THE EXERCISE:
Write out the whole listing again, exactly as given.

SOURCE DATA:
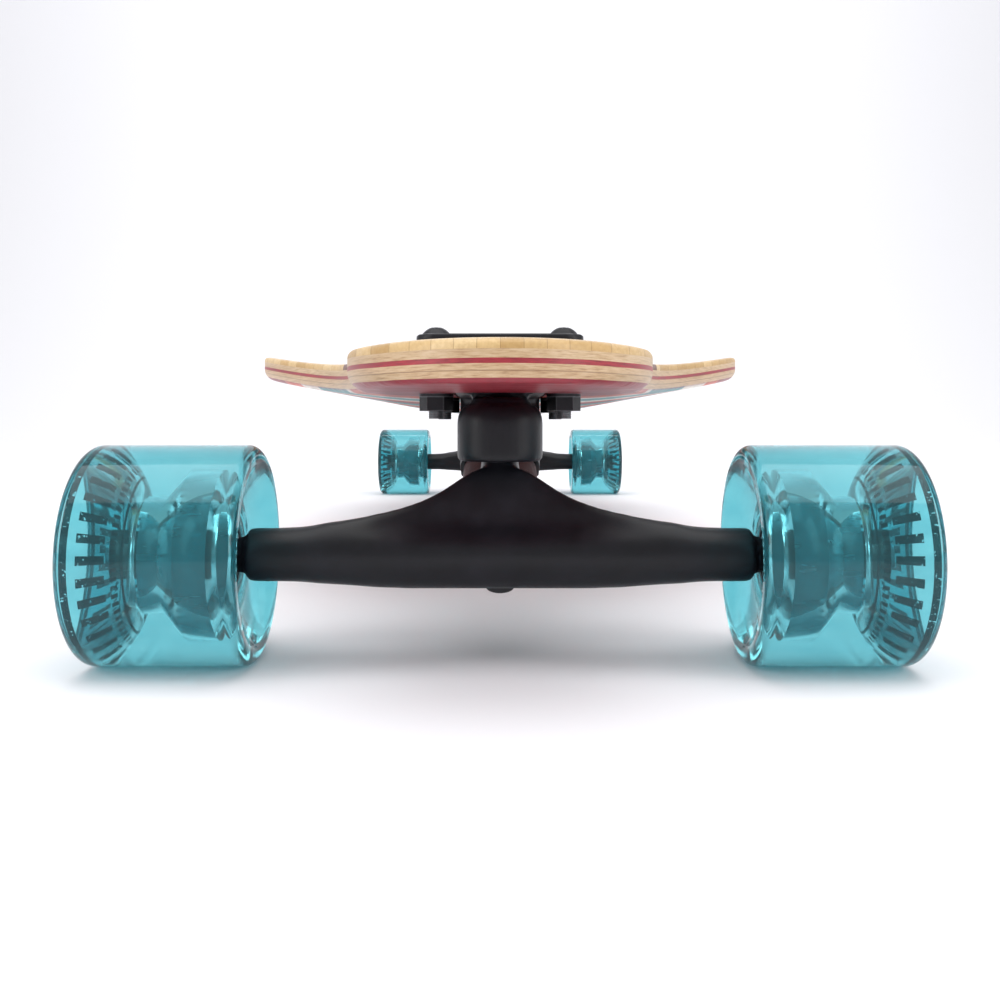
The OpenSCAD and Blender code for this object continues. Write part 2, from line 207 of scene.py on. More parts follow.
def bamboo():
    """Strips of caramel bamboo with two dark stringers under a clear gritty coat."""
    s = Shader("bamboo")
    x, y, z = s.xyz()
    across = s.math("DIVIDE", x, STRIP_W)
    strip = s.math("FLOOR", across)
    piece = s.math("FLOOR", s.math("ADD", s.math("DIVIDE", y, STRIP_L), s.math("MULTIPLY", strip, 0.37)))
    tone = s.add("ShaderNodeTexWhiteNoise", {"noise_dimensions": "2D"},
                 i0=s.add("ShaderNodeCombineXYZ", X=strip, Y=piece).outputs[0]).outputs[0]
    wood = s.ramp(tone, [(0.0, "#B8935A"), (0.4, "#D3B27C"), (0.75, "#DDC190"), (1.0, "#C6A066")])
    grain = s.noise(s.stretched((900, 14, 900)), 1.0, 5.0, 0.6)
    wood = s.mix(s.span(grain, 0.35, 0.75, 0.0, 0.42), wood, srgb("#A67C42"))
    seam = s.math("LESS_THAN", s.math("FRACT", across), 0.035)
    wood = s.mix(s.math("MULTIPLY", seam, 0.55), wood, srgb("#8A6432"))
    away = s.math("ABSOLUTE", s.math("SUBTRACT", s.math("ABSOLUTE", x), STRINGER_X))
    walnut = s.mix(grain, srgb("#5A3325"), srgb("#7A4A38"))
    wood = s.mix(s.math("LESS_THAN", away, STRINGER_HALF), wood, walnut)
    coated = s.span(s.facing_up(), 0.8, 0.98)
    grit = s.add("ShaderNodeTexVoronoi", Vector=s.place(), Scale=1500.0).outputs[0]
    fleck = s.math("MULTIPLY", s.math("LESS_THAN", grit, 0.24), coated)
    haze = s.math("MULTIPLY", coated, s.span(s.noise(s.place(), 60.0), 0.3, 0.7, 0.10, 0.22))
    wood = s.mix(haze, wood, srgb("#F1EADB"))
    wood = s.mix(s.math("MULTIPLY", fleck, 0.65), wood, srgb("#FBF7EE"))
    rough = s.span(s.noise(s.place(), 900.0), 0.3, 0.7, 0.36, 0.62)
    raised = s.bump(s.math("MULTIPLY", grit, coated), 0.35 * MM, 0.55)
    s.surface(Base_Color=wood, Roughness=rough, Normal=s.bump(grain, 0.08 * MM, 0.4, raised),
              Coat_Weight=0.25, Coat_Roughness=0.25)
    return s.material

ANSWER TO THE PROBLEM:
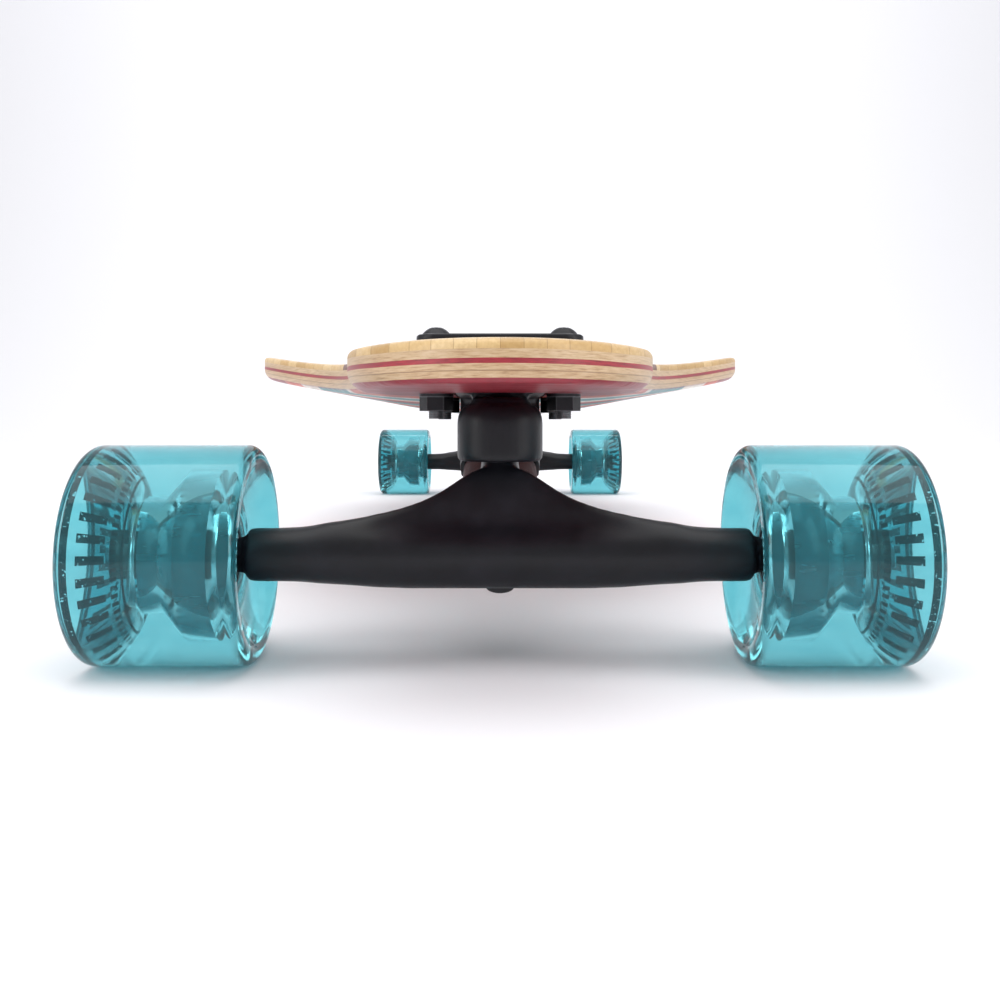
The OpenSCAD and Blender code for this object continues. Write part 2, from line 207 of scene.py on. More parts follow.
def bamboo():
    """Strips of caramel bamboo with two dark stringers under a clear gritty coat."""
    s = Shader("bamboo")
    x, y, z = s.xyz()
    across = s.math("DIVIDE", x, STRIP_W)
    strip = s.math("FLOOR", across)
    piece = s.math("FLOOR", s.math("ADD", s.math("DIVIDE", y, STRIP_L), s.math("MULTIPLY", strip, 0.37)))
    tone = s.add("ShaderNodeTexWhiteNoise", {"noise_dimensions": "2D"},
                 i0=s.add("ShaderNodeCombineXYZ", X=strip, Y=piece).outputs[0]).outputs[0]
    wood = s.ramp(tone, [(0.0, "#B8935A"), (0.4, "#D3B27C"), (0.75, "#DDC190"), (1.0, "#C6A066")])
    grain = s.noise(s.stretched((900, 14, 900)), 1.0, 5.0, 0.6)
    wood = s.mix(s.span(grain, 0.35, 0.75, 0.0, 0.42), wood, srgb("#A67C42"))
    seam = s.math("LESS_THAN", s.math("FRACT", across), 0.035)
    wood = s.mix(s.math("MULTIPLY", seam, 0.55), wood, srgb("#8A6432"))
    away = s.math("ABSOLUTE", s.math("SUBTRACT", s.math("ABSOLUTE", x), STRINGER_X))
    walnut = s.mix(grain, srgb("#5A3325"), srgb("#7A4A38"))
    wood = s.mix(s.math("LESS_THAN", away, STRINGER_HALF), wood, walnut)
    coated = s.span(s.facing_up(), 0.8, 0.98)
    grit = s.add("ShaderNodeTexVoronoi", Vector=s.place(), Scale=1500.0).outputs[0]
    fleck = s.math("MULTIPLY", s.math("LESS_THAN", grit, 0.24), coated)
    haze = s.math("MULTIPLY", coated, s.span(s.noise(s.place(), 60.0), 0.3, 0.7, 0.10, 0.22))
    wood = s.mix(haze, wood, srgb("#F1EADB"))
    wood = s.mix(s.math("MULTIPLY", fleck, 0.65), wood, srgb("#FBF7EE"))
    rough = s.span(s.noise(s.place(), 900.0), 0.3, 0.7, 0.36, 0.62)
    raised = s.bump(s.math("MULTIPLY", grit, coated), 0.35 * MM, 0.55)
    s.surface(Base_Color=wood, Roughness=rough, Normal=s.bump(grain, 0.08 * MM, 0.4, raised),
              Coat_Weight=0.25, Coat_Roughness=0.25)
    return s.material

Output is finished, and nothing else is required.